[BEGIN]

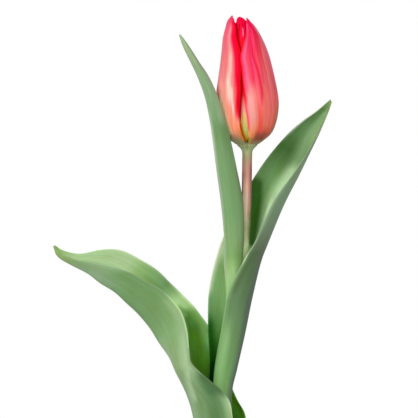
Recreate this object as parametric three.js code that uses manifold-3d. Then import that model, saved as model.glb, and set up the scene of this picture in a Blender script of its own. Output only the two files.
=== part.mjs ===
// A potted tulip: one closed bloom on its stem, with three leaves, in a plain clay pot of soil.
// Millimetres, +Z up. The origin is the centre of the pot's base, and the plant is seen from -Y.
import * as THREE from 'three';
import { mergeVertices } from 'three/addons/utils/BufferGeometryUtils.js';
import Module from 'manifold-3d';

const wasm = await Module();
wasm.setup();

// ---- driving dimensions ----
const GAP = 0.35; // clearance between pieces that touch

const POT_HEIGHT = 90;
const POT_BASE_RADIUS = 36;
const POT_BAND_RADIUS = 52.5;
const POT_BAND_HEIGHT = 18;
const POT_MOUTH_RADIUS = 45.5;
const POT_FLOOR_RADIUS = 31;
const POT_FLOOR = 6;
const DRAIN_HOLES = 3;
const DRAIN_RADIUS = 4;
const DRAIN_CIRCLE = 19;
const POT_SIDES = 40;

const SOIL_TOP = 80; // 10 below the rim
const SOIL_MOUND = 2.2; // how far the soil rises round the shoot
const SOIL_LUMP = 0.8;
const SOIL_SIDES = 32;

const BULB_BASE = 29;
const BULB_NOSE = 66.8;
const BULB_SIDES = 20;

const STEM_FOOT = BULB_NOSE - 8; // the stem stands in a socket in the bulb's nose
const STEM_FOOT_RADIUS = 3;
const STEM_TOP_RADIUS = 2.5;
const STEM_SIDES = 12;
const RECEPTACLE = 246; // height of the receptacle's edge, where the outer tepals start
const RECEPTACLE_RADIUS = 4.5;

const LEAF_RIB_THICKNESS = 1.3;
const LEAF_MARGIN_THICKNESS = 0.65;
const LEAF_HALF_COLUMNS = 6;

const TEPAL_THICKNESS = 0.8;
const TEPAL_COLUMNS = 10;
const TEPAL_ROWS = 18;

// ---- curves ----
const lerp = THREE.MathUtils.lerp;
const radians = THREE.MathUtils.degToRad;
const point = ([x, y, z]) => new THREE.Vector3(x, y, z);
const curveThrough = (points) => new THREE.CatmullRomCurve3(points.map(point), false, 'catmullrom', 0.5);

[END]

◆ **Exercise task**
Write out the whole listing again, exactly as it stands.

◆ **Solution to this task**
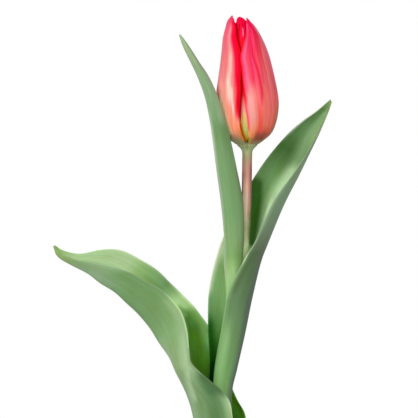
Recreate this object as parametric three.js code that uses manifold-3d. Then import that model, saved as model.glb, and set up the scene of this picture in a Blender script of its own. Output only the two files.
=== part.mjs ===
// A potted tulip: one closed bloom on its stem, with three leaves, in a plain clay pot of soil.
// Millimetres, +Z up. The origin is the centre of the pot's base, and the plant is seen from -Y.
import * as THREE from 'three';
import { mergeVertices } from 'three/addons/utils/BufferGeometryUtils.js';
import Module from 'manifold-3d';

const wasm = await Module();
wasm.setup();

// ---- driving dimensions ----
const GAP = 0.35; // clearance between pieces that touch

const POT_HEIGHT = 90;
const POT_BASE_RADIUS = 36;
const POT_BAND_RADIUS = 52.5;
const POT_BAND_HEIGHT = 18;
const POT_MOUTH_RADIUS = 45.5;
const POT_FLOOR_RADIUS = 31;
const POT_FLOOR = 6;
const DRAIN_HOLES = 3;
const DRAIN_RADIUS = 4;
const DRAIN_CIRCLE = 19;
const POT_SIDES = 40;

const SOIL_TOP = 80; // 10 below the rim
const SOIL_MOUND = 2.2; // how far the soil rises round the shoot
const SOIL_LUMP = 0.8;
const SOIL_SIDES = 32;

const BULB_BASE = 29;
const BULB_NOSE = 66.8;
const BULB_SIDES = 20;

const STEM_FOOT = BULB_NOSE - 8; // the stem stands in a socket in the bulb's nose
const STEM_FOOT_RADIUS = 3;
const STEM_TOP_RADIUS = 2.5;
const STEM_SIDES = 12;
const RECEPTACLE = 246; // height of the receptacle's edge, where the outer tepals start
const RECEPTACLE_RADIUS = 4.5;

const LEAF_RIB_THICKNESS = 1.3;
const LEAF_MARGIN_THICKNESS = 0.65;
const LEAF_HALF_COLUMNS = 6;

const TEPAL_THICKNESS = 0.8;
const TEPAL_COLUMNS = 10;
const TEPAL_ROWS = 18;

// ---- curves ----
const lerp = THREE.MathUtils.lerp;
const radians = THREE.MathUtils.degToRad;
const point = ([x, y, z]) => new THREE.Vector3(x, y, z);
const curveThrough = (points) => new THREE.CatmullRomCurve3(points.map(point), false, 'catmullrom', 0.5);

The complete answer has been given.